+++ ENTRIES SHOWN

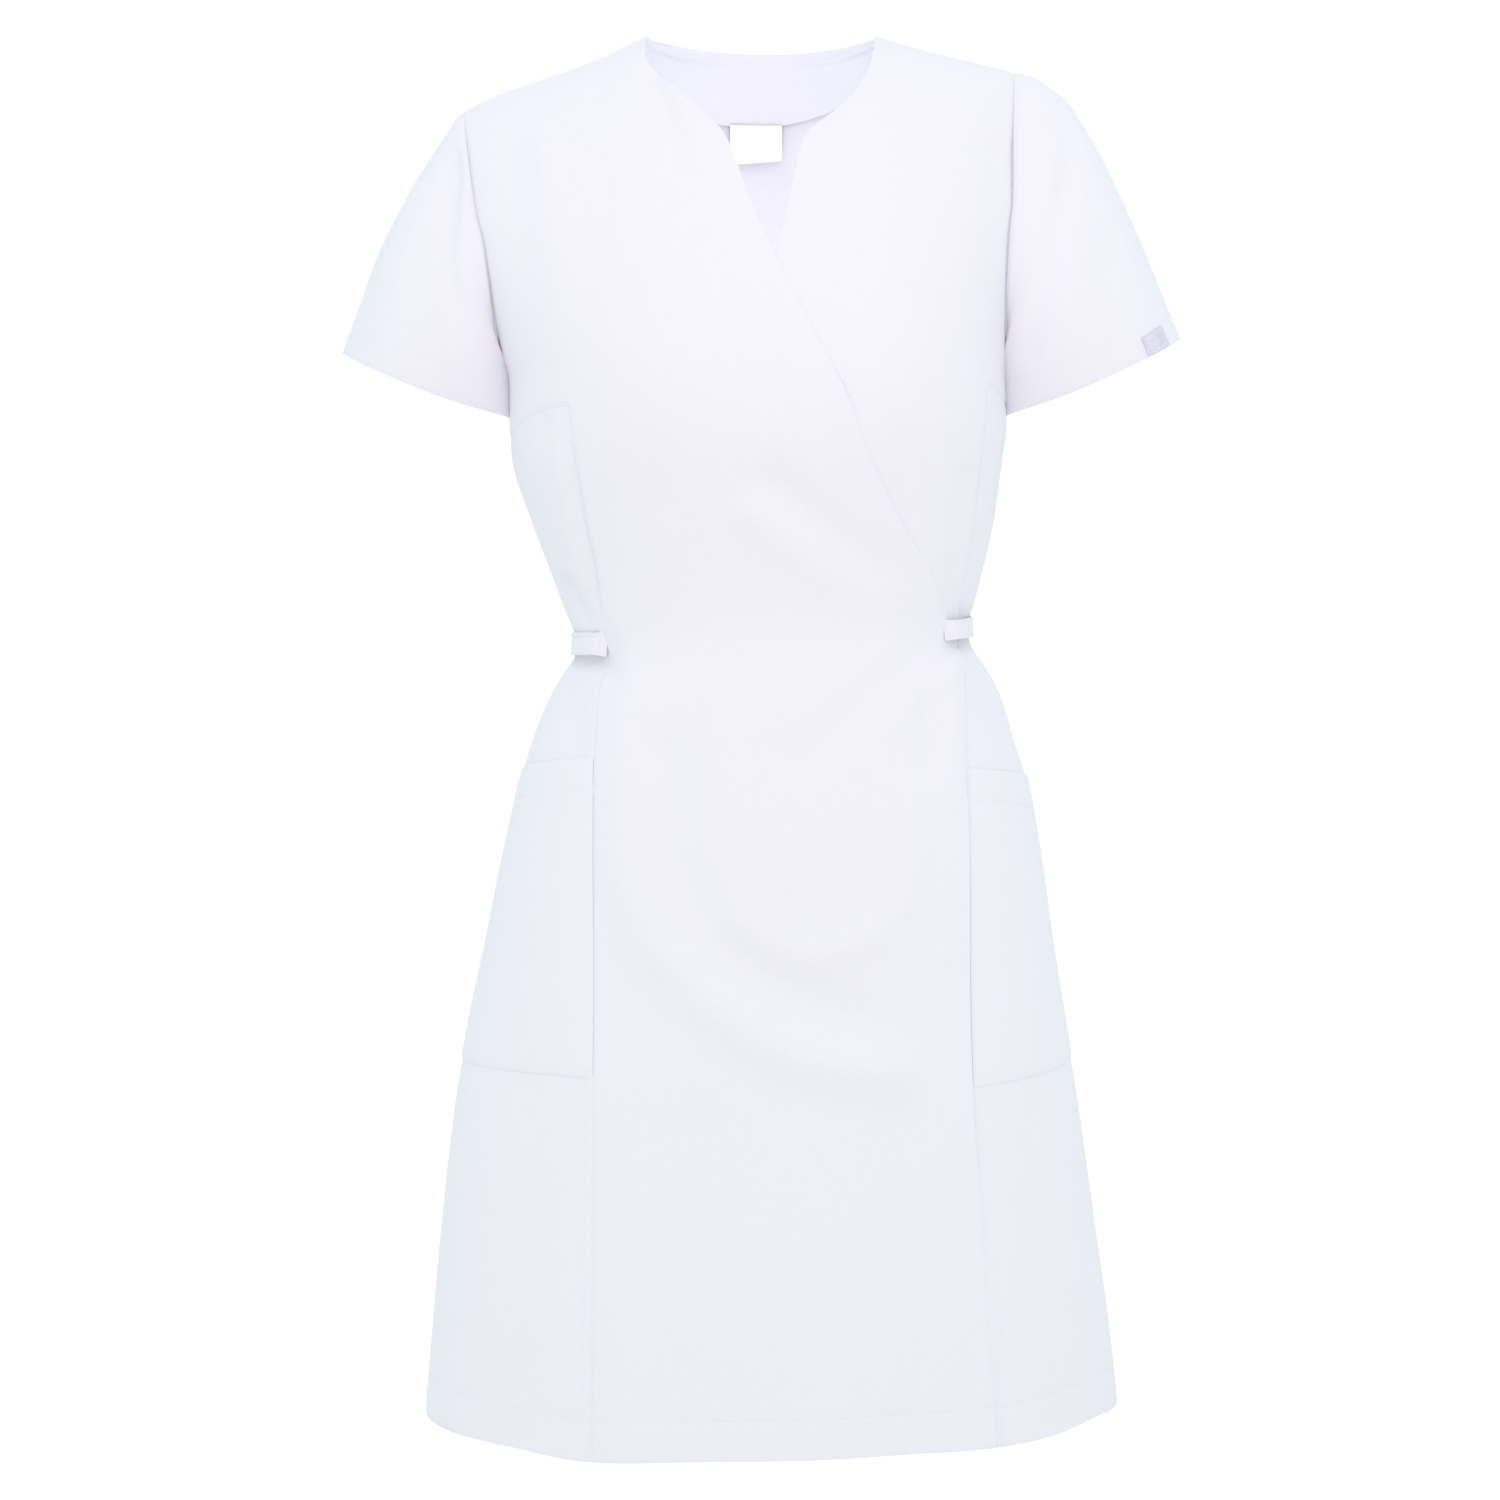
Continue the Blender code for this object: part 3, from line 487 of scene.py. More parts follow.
BACK_SIDE = shares(95, STEP + 0.4)[:-1]
BACK_NECK = 2 * shares(152, STEP + 0.4, fine=(0, 1.5)) - 1
angle, up = back_grid(BACK_SIDE, BACK_NECK, BACK_SIDE, rows_down(TOP, climb(HEM_LEVEL), STEP + 0.4))
points, out = lay_back(angle, up)
above = height_of(up) - curve(HEM, "angle", "height", angle)
seam = np.minimum(to_side(points, 0), to_side(points, -1))
seam = np.minimum(seam, np.linalg.norm(points - points[0], axis=-1))
back_dip = SEAM_DIP * bell(seam, SEAM_WIDE) + hem_dip(above)
points -= out * back_dip[..., None]
back = make_cloth("back_panel", points, out, "back", wall=hem_wall(above))
hem_row = np.argmin(np.abs(above[:, 0] - HEM_TURN))
stitch("back_hem_stitching", points[hem_row], out[hem_row])

# ==== The two fronts ==========================================================================
# Each front is one piece from the shoulder to the hem.  The left one lies under, sewn to its side
# panel; the right one wraps over it and keeps a free edge, turned under and pressed, from the V of
# the neck down to the left hip and the hem.

WRAP = 1.7              # from the face of the under front to the face of the one that wraps over it
V_POINT = -159.0        # height at which the two necklines cross

RIGHT_PANEL_SEAM = table("height x", [
    (0, -150), (-60, -148), (-120, -142), (-180, -135), (-232, -128.5), (-254, -127), (-279, -124.5),
    (-301, -121.5), (-333, -116.8), (-355, -112.5), (-378, -109.5), (-398, -107.6), (-415, -108),
    (-436, -110.5), (-462, -112), (-481, -112.7), (-684, -112.3), (-930, -113)])
LEFT_PANEL_SEAM = table("height x", [
    (0, 122), (-60, 128), (-120, 134), (-180, 139), (-238, 141), (-286, 138.2), (-306, 137),
    (-332, 134.6), (-358, 130.8), (-377, 127.6), (-390, 126.6), (-410, 126.8), (-475, 126.4),
    (-526, 129.4), (-635, 130), (-692, 131), (-723, 132.4), (-748, 135), (-786, 138.4), (-818, 141),
    (-862, 145.3), (-930, 149)])
PANEL_SEAM = {RIGHT: RIGHT_PANEL_SEAM, LEFT: LEFT_PANEL_SEAM}
# Free edge of the front that wraps over: neckline, point of the V, wrap edge, then the skirt's edge
OVER_EDGE = table("height x", [
    (0, -80), (-19, -81), (-35, -71), (-49, -57.7), (-61, -44.5), (-76, -30), (-91, -23),
    (-128, -10.7), (-159, 3.4), (-243, 45.2), (-259, 52.9), (-278, 59.3), (-296, 67.7), (-328, 83.9),
    (-353, 100.4), (-378, 114.2), (-390, 118), (-410, 126), (-475, 125.6), (-526, 128.6),
    (-635, 129.2), (-692, 130.2), (-723, 131.3), (-748, 133.7), (-786, 136.1), (-818, 137.2),
    (-875, 141.5), (-930, 144.5)])
# Free edge of the front that lies under it, hidden below the V
UNDER_EDGE = table("height x", [
    (0, 71.5), (-22, 68), (-42, 59), (-59, 45.4), (-76, 25.6), (-87, 20.3), (-125, 12.4),
    (-159, 4), (-185, -10), (-243, -38), (-278, -52), (-328, -77), (-353, -90), (-378, -97),
    (-410, -98), (-475, -102), (-684, -103), (-930, -104)])
# Lowest seam of the chest, over the side panel: height at the bust point and at the side seam
BUST_SEAM = {RIGHT: (-254.0, -268.0), LEFT: (-239.0, -250.0)}

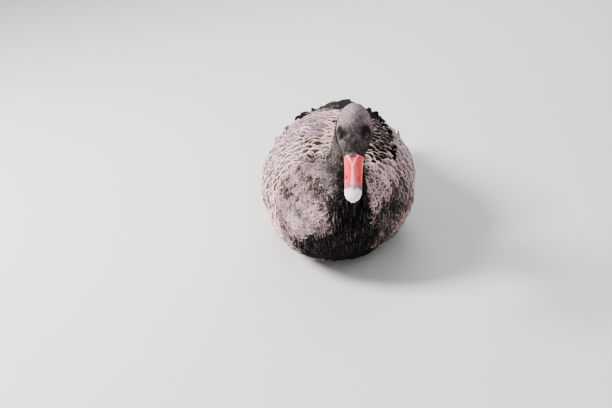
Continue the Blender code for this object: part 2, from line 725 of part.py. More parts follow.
def foot_outline(side, grow):
    """The webbed foot seen from above: along the toes and back through the webs between them."""
    joint = HEEL[:2] + (side * LEG_OUT, -TARSUS_LENGTH)
    heel = (FOOT_HEEL[0] + grow, FOOT_HEEL[1] + grow)
    corners = [joint + (-side * heel[0], heel[1])]
    tips = []
    for spread, share in zip(TOE_SPREAD, TOE_SHARE):
        angle = math.radians(spread)
        ahead = np.array([side * math.sin(angle), -math.cos(angle)])
        across = np.array([-ahead[1], ahead[0]]) * side
        tips.append(joint + ahead * (MIDDLE_TOE * share + grow * CLAW_ROOM))
        tips.append(across * (TOE_HALF_WIDTH + grow))
    for k in range(3):
        tip, half = tips[2 * k], tips[2 * k + 1]
        corners += [tip - half, tip + half]
        if k < 2:
            web = (tip + tips[2 * k + 2]) / 2
            corners.append(joint + (web - joint) * (WEB_SHARE + grow * 8))
    corners.append(joint + (side * heel[0], heel[1]))
    return corners


def plate(name, outline, bottom, top, material=None):
    """An upright slab of the outline, its top and bottom meeting at the outline's first corner."""
    count = len(outline)
    verts = [(*p, bottom) for p in outline] + [(*p, top) for p in outline]
    faces = [tuple(range(count)), tuple(range(count, 2 * count))]
    for j in range(count):
        k = (j + 1) % count
        faces.append((j, k, k + count, j + count))
    slab = new_object(name, verts, faces, material)
    shape = bmesh.new()
    shape.from_mesh(slab.data)
    bmesh.ops.triangulate(shape, faces=shape.faces)
    shape.to_mesh(slab.data)
    shape.free()
    return slab


def make_foot(name, side, material):
    """Three toes joined by webs, flat on the floor, ahead of the ankle."""
    foot = plate(name, foot_outline(side, 0.0), 0.0, FOOT_THICKNESS, material)
    joint = np.array([side * LEG_OUT, HEEL[1] - TARSUS_LENGTH - 0.001, 0.0])
    toes = []
    for spread, share in zip(TOE_SPREAD, TOE_SHARE):
        angle = math.radians(spread)
        ahead = np.array([side * math.sin(angle), -math.cos(angle), 0.0])
        length = MIDDLE_TOE * share
        path = [joint + ahead * length * along + (0, 0, height) for along, height, radius in TOE]
        toes.append(tube("toe", path, [radius for along, height, radius in TOE], 6))
    path = [joint + (0, back, height) for back, height, radius in KNUCKLE]
    toes.append(tube("knuckle", path, [radius for back, height, radius in KNUCKLE], 10))
    combine(foot, toes, "UNION")
    combine(foot, [floor_block()], "DIFFERENCE")
    combine(foot, [half_space(1, ankle_line())], "DIFFERENCE")
    return foot


def make_torso(material):
    torso = trunk_piece("torso", TAIL_ROOT, NECK_ROOT, TORSO_RINGS, TORSO_SIDES, material, False)
    hollows = [plate("hollow", foot_outline(side, HOLLOW_AROUND), -0.01, HOLLOW_HEIGHT) for side in (1, -1)]
    combine(torso, hollows, "DIFFERENCE")
    return torso


def main():
    clear_scene()
    plumage = finish("plumage", (0.055, 0.045, 0.043), 0.75)
    black = finish("neck_feather", (0.016, 0.014, 0.014), 0.7)
    dark = finish("eye", (0.010, 0.006, 0.005), 0.1)
    red = finish("bill_horn", (0.55, 0.035, 0.030), 0.35)
    skin = finish("leg_skin", (0.030, 0.028, 0.029), 0.6)
    make_torso(plumage)
    make_neck(black)
    make_head(black)
    make_bill(red)
    make_tail(black)
    for word, side in (("left", 1), ("right", -1)):
        eye_ball("eye_" + word, side, EYE_RADIUS, dark)
        make_wing("wing_" + word, side, plumage)
        make_leg(word, side, skin, plumage)
        make_foot("foot_" + word, side, skin)


if __name__ == "__main__":
    main()
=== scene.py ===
"""A black swan at rest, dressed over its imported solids: skin, plumage, bill, eyes and feet."""

import math
from collections import namedtuple

import bmesh
import bpy
import numpy as np
from mathutils import Matrix, Vector
from mathutils.bvhtree import BVHTree
from mathutils.kdtree import KDTree


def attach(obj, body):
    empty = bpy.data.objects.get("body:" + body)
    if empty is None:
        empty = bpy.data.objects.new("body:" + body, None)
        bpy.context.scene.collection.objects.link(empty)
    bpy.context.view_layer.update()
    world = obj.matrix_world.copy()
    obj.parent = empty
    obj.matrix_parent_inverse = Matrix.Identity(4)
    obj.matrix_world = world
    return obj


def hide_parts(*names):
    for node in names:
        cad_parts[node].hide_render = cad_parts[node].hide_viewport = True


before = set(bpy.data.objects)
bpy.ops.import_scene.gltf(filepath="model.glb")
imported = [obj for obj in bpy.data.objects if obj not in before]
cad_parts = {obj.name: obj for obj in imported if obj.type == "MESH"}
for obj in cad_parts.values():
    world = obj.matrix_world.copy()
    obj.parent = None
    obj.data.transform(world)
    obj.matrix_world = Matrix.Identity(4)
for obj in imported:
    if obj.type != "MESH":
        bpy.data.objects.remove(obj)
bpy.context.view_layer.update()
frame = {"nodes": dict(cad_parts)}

# The swan's own sizes, in metres, the same as in its solids.

CULMEN_HEIGHT = 0.0205
EYE_RADIUS = 0.0068
EYE_FORWARD, EYE_UP, EYE_OUT = -0.0400, 0.0165, 0.0186
EYE_RISE, EYE_AHEAD = math.radians(16), math.radians(20)
BILL_BASE = np.array([0.0540, -0.3800, 0.3090])
HEAD_PITCH, HEAD_YAW = math.radians(47.5), math.radians(4.5)

# Body and neck from tail to head: back (y, z), belly (y, z), half width, level, lean.
TRUNK = np.array([
    (0.345, 0.137, 0.345, 0.124, 0.050, 0.50, 0.000),
    (0.290, 0.147, 0.290, 0.119, 0.048, 0.50, 0.000),
    (0.240, 0.161, 0.235, 0.106, 0.052, 0.52, 0.000),
    (0.200, 0.177, 0.192, 0.078, 0.073, 0.52, 0.000),
    (0.150, 0.200, 0.143, 0.043, 0.098, 0.48, 0.000),
    (0.088, 0.221, 0.088, 0.013, 0.124, 0.45, 0.000),
    (0.020, 0.232, 0.023, -0.004, 0.144, 0.43, 0.000),
    (-0.050, 0.233, -0.045, -0.007, 0.147, 0.42, 0.000),
    (-0.100, 0.225, -0.112, -0.003, 0.136, 0.42, 0.000),
    (-0.132, 0.215, -0.172, 0.010, 0.119, 0.44, 0.000),
    (-0.150, 0.209, -0.222, 0.034, 0.101, 0.47, 0.001),
    (-0.159, 0.208, -0.260, 0.072, 0.083, 0.49, 0.003),
    (-0.162, 0.211, -0.279, 0.112, 0.066, 0.50, 0.008),
    (-0.161, 0.216, -0.274, 0.152, 0.051, 0.50, 0.016),
    (-0.157, 0.226, -0.251, 0.187, 0.040, 0.50, 0.024),
    (-0.154, 0.244, -0.228, 0.217, 0.033, 0.50, 0.030),
    (-0.153, 0.267, -0.212, 0.246, 0.0285, 0.50, 0.035),
    (-0.160, 0.292, -0.207, 0.269, 0.0262, 0.50, 0.039),
    (-0.180, 0.314, -0.216, 0.285, 0.0250, 0.50, 0.043),
    (-0.209, 0.330, -0.233, 0.295, 0.0245, 0.50, 0.047),
    (-0.241, 0.342, -0.256, 0.301, 0.0244, 0.50, 0.050),
    (-0.272, 0.355, -0.283, 0.305, 0.0256, 0.50, 0.053),
    (-0.300, 0.368, -0.309, 0.309, 0.0275, 0.50, 0.056),
])
BELLY_SQUARE = 0.86
TAIL_BASE_END, INSIDE_HEAD = 0.9, 22.0
NECK_AT = 14.0

# The head from the nape to the bill: forward, half width, top, bottom, level.
HEAD = np.array([
    (-0.1005, 0.0040, 0.0120, 0.0040, 0.50),
    (-0.0975, 0.0120, 0.0190, -0.0040, 0.48),
    (-0.0905, 0.0205, 0.0265, -0.0120, 0.44),
    (-0.0770, 0.0276, 0.0330, -0.0190, 0.40),
    (-0.0630, 0.0305, 0.0356, -0.0220, 0.38),
    (-0.0510, 0.0303, 0.0352, -0.0222, 0.36),
    (-0.0400, 0.0284, 0.0328, -0.0208, 0.36),
    (-0.0300, 0.0250, 0.0300, -0.0188, 0.37),
    (-0.0195, 0.0212, 0.0268, -0.0165, 0.38),
    (-0.0090, 0.0184, 0.0232, -0.0140, 0.40),
    (0.0000, 0.0166, 0.0209, -0.0120, 0.40),
])
HEAD_DOME = 1.18

# The bill: forward, half width, ridge, edge; and forward, half width, edge, keel.
UPPER_BILL = np.array([
    (0.0000, 0.0161, 0.0205, 0.0000),
    (0.0120, 0.0152, 0.0168, -0.0006),
    (0.0260, 0.0147, 0.0124, -0.0010),
    (0.0400, 0.0146, 0.0088, -0.0012),
    (0.0520, 0.0145, 0.0070, -0.0014),
    (0.0600, 0.0131, 0.0060, -0.0018),
    (0.0655, 0.0098, 0.0042, -0.0026),
    (0.0690, 0.0042, 0.0004, -0.0036),
])
LOWER_BILL = np.array([
    (0.0000, 0.0138, -0.0004, -0.0112),
    (0.0130, 0.0134, -0.0010, -0.0092),
    (0.0300, 0.0130, -0.0014, -0.0072),
    (0.0450, 0.0130, -0.0016, -0.0062),
    (0.0560, 0.0112, -0.0020, -0.0056),
    (0.0625, 0.0060, -0.0032, -0.0048),
])
NOSTRIL_FORWARD, NOSTRIL_OUT, NOSTRIL_LENGTH = 0.031, 0.0098, 0.0105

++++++

Give the exact lines, and only those, from the line containing "make_torso(plumage)" through the line containing "obj.parent = empty" in the entries above.

    make_torso(plumage)
    make_neck(black)
    make_head(black)
    make_bill(red)
    make_tail(black)
    for word, side in (("left", 1), ("right", -1)):
        eye_ball("eye_" + word, side, EYE_RADIUS, dark)
        make_wing("wing_" + word, side, plumage)
        make_leg(word, side, skin, plumage)
        make_foot("foot_" + word, side, skin)


if __name__ == "__main__":
    main()
=== scene.py ===
"""A black swan at rest, dressed over its imported solids: skin, plumage, bill, eyes and feet."""

import math
from collections import namedtuple

import bmesh
import bpy
import numpy as np
from mathutils import Matrix, Vector
from mathutils.bvhtree import BVHTree
from mathutils.kdtree import KDTree


def attach(obj, body):
    empty = bpy.data.objects.get("body:" + body)
    if empty is None:
        empty = bpy.data.objects.new("body:" + body, None)
        bpy.context.scene.collection.objects.link(empty)
    bpy.context.view_layer.update()
    world = obj.matrix_world.copy()
    obj.parent = empty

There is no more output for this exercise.